[START OF Information provided]
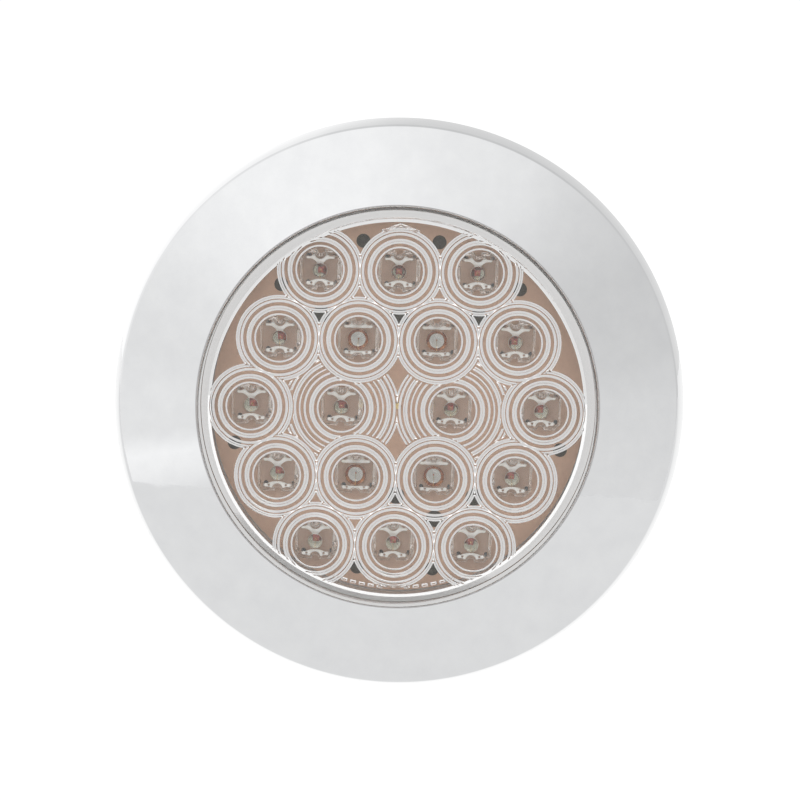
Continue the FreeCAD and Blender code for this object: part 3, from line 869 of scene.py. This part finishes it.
def bezel_outline():
    """The trim ring's section as (radius, z), from its outer foot over the face to the lip and back."""
    shoulder = BEZEL_RADIUS - BEZEL_DRAFT
    inside = OPENING_RADIUS + BEZEL_WALL
    lip_foot = BEZEL_LIP - BEZEL_WALL - LIP_EXTRA_DEPTH
    under_face = BEZEL_LIP + bezel_slope() * (inside - LIP_RADIUS) - BEZEL_WALL
    return rounded_outline([
        (BEZEL_RADIUS, BEZEL_BACK, RIM_ROUND),
        (shoulder, SHOULDER, SHOULDER_ROUND),
        (LIP_RADIUS, BEZEL_LIP, LIP_OUTER_ROUND),
        (OPENING_RADIUS, BEZEL_LIP, LIP_INNER_ROUND),
        (OPENING_RADIUS, lip_foot, 0),
        (inside, lip_foot, 0),
        (inside, under_face, 0),
        (shoulder - BEZEL_WALL, SHOULDER - bezel_slope() * BEZEL_WALL - BEZEL_WALL, INSIDE_ROUND),
        (BEZEL_RADIUS - BEZEL_WALL, BEZEL_BACK, RIM_ROUND),
    ])


def make_bezel(material):
    """The trim ring, with its rounded lip, sloping face, soft shoulder and drafted skirt, and three hooks."""
    shells = [revolve(bezel_outline(), BEZEL_STEPS)]
    wall_top = BEZEL_LIP + bezel_slope() * (HOOK_WALL[1] - LIP_RADIUS) - BEZEL_WALL / 2
    for angle in HOOK_ANGLES:
        for radii, front in ((HOOK_WALL, wall_top), (HOOK_FOOT, HOOK_FOOT_FRONT)):
            shells.append(slab([sector(*radii, angle, HOOK_HALF_ANGLE)], HOOK_BACK, front, HOOK_EDGE))
    add_piece("chrome_trim_bezel", joined(shells), material, "bezel", ["chrome_bezel"])


# ---------------------------------------------------------------- the LEDs

PACKAGE_HEIGHT = 3.0
PACKAGE_EDGE = 0.12
PACKAGE_FOOT = 0.2
PACKAGE_STEP = 0.9
PACKAGE_DRAFT = 0.3
PACKAGE_NICK = 0.7
PACKAGE_CUT = 1.2
PACKAGE_CORNER = 0.3
DOME_FOOT = 0.3
DOME_STEPS = 48
DOME_LIFTS = 12
# A wide LED's dome is at least this much higher than a narrow one's
WIDE_DOME_EXTRA = 0.1
# The angles in degrees above which an edge stays sharp
PACKAGE_CREASE = 25.0
FRAME_CREASE = 35.0
SCREW_CREASE = 35.0
WIRE_CREASE = 60.0


def package_outline(inset):
    """The package's outline, moved in by an amount: nicks at the top and bottom, and one cut corner."""
    half = LED_SIDE / 2 - inset
    nick = PACKAGE_NICK + inset
    cut = PACKAGE_CUT - (2 - math.sqrt(2)) * inset
    corner = PACKAGE_CORNER
    reach = math.sqrt(max(nick ** 2 - inset ** 2, 0.0))
    points = [(half - cut, -half), (half, cut - half)]
    points += [(half - corner + x, half - corner + y) for x, y in quarter(corner, 0)]
    points += nick_points(nick, inset, reach, half, 1)
    points += [(corner - half + x, half - corner + y) for x, y in quarter(corner, 90)]
    points += [(corner - half + x, corner - half + y) for x, y in quarter(corner, 180)]
    points += nick_points(nick, inset, reach, half, -1)
    return points


def quarter(radius, start, count=4):
    """The points of a quarter circle about the origin, from an angle in degrees."""
    angles = [math.radians(start + 90.0 * i / count) for i in range(count + 1)]
    return [(radius * math.cos(a), radius * math.sin(a)) for a in angles]


def nick_points(radius, inset, reach, half, side, count=12):
    """The half-round nick in the top (side 1) or the bottom (side -1), going counter-clockwise."""
    edge = half + inset
    start = math.atan2(-inset, reach)
    points = []
    for i in range(count + 1):
        angle = start - (math.pi + 2 * start) * i / count
        points.append((side * radius * math.cos(angle), side * (edge + radius * math.sin(angle))))
    return points


def dome_rows(radius):
    """The (radius, z) rows from the foot's outer edge, through its fillet and over the dome."""
    touch = math.asin(DOME_FOOT / radius)
    side = radius * math.cos(touch)
    outward, upward = (side + 1, PACKAGE_HEIGHT), (side, PACKAGE_HEIGHT + 1)
    foot = fillet(outward, (side, PACKAGE_HEIGHT), upward, DOME_FOOT, count=4)
    lifts = [touch + (math.pi / 2 - touch) * i / DOME_LIFTS for i in range(1, DOME_LIFTS)]
    return foot + [(radius * math.cos(a), PACKAGE_HEIGHT + radius * math.sin(a)) for a in lifts]


def package_shell(dome_height):
    """The clear package, drafted above its foot and with softened edges, and its dome on a small fillet."""
    levels = [(PACKAGE_FOOT, 0.0), (0.0, PACKAGE_FOOT), (0.0, PACKAGE_STEP),
              (PACKAGE_DRAFT, PACKAGE_HEIGHT - PACKAGE_EDGE), (PACKAGE_DRAFT + PACKAGE_EDGE, PACKAGE_HEIGHT)]
    points = [(x, y, z) for inset, z in levels for x, y in package_outline(inset)]
    count = len(package_outline(0.0))
    faces = bands(0, len(levels), count)
    faces.append(tuple(reversed(range(count))))
    rows = dome_rows(dome_height - PACKAGE_HEIGHT)
    top_start = (len(levels) - 1) * count
    rim_start = len(points)
    points += turned_points(rows, DOME_STEPS)
    outer = [Vector(points[top_start + i]) for i in range(count)]
    hole = [Vector(points[rim_start + i]) for i in reversed(range(DOME_STEPS))]
    last_hole = rim_start + count + DOME_STEPS - 1
    for face in tessellate_polygon([outer, hole]):
        faces.append(tuple(top_start + i if i < count else last_hole - i for i in face))
    faces += bands(rim_start, len(rows), DOME_STEPS)
    faces += fan(len(points) - DOME_STEPS, len(points), DOME_STEPS)
    points.append((0.0, 0.0, dome_height))
    return points, faces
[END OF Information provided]
§ Prompt: List every line above containing the word "this".

§ Written response:
Continue the FreeCAD and Blender code for this object: part 3, from line 869 of scene.py. This part finishes it.
# A wide LED's dome is at least this much higher than a narrow one's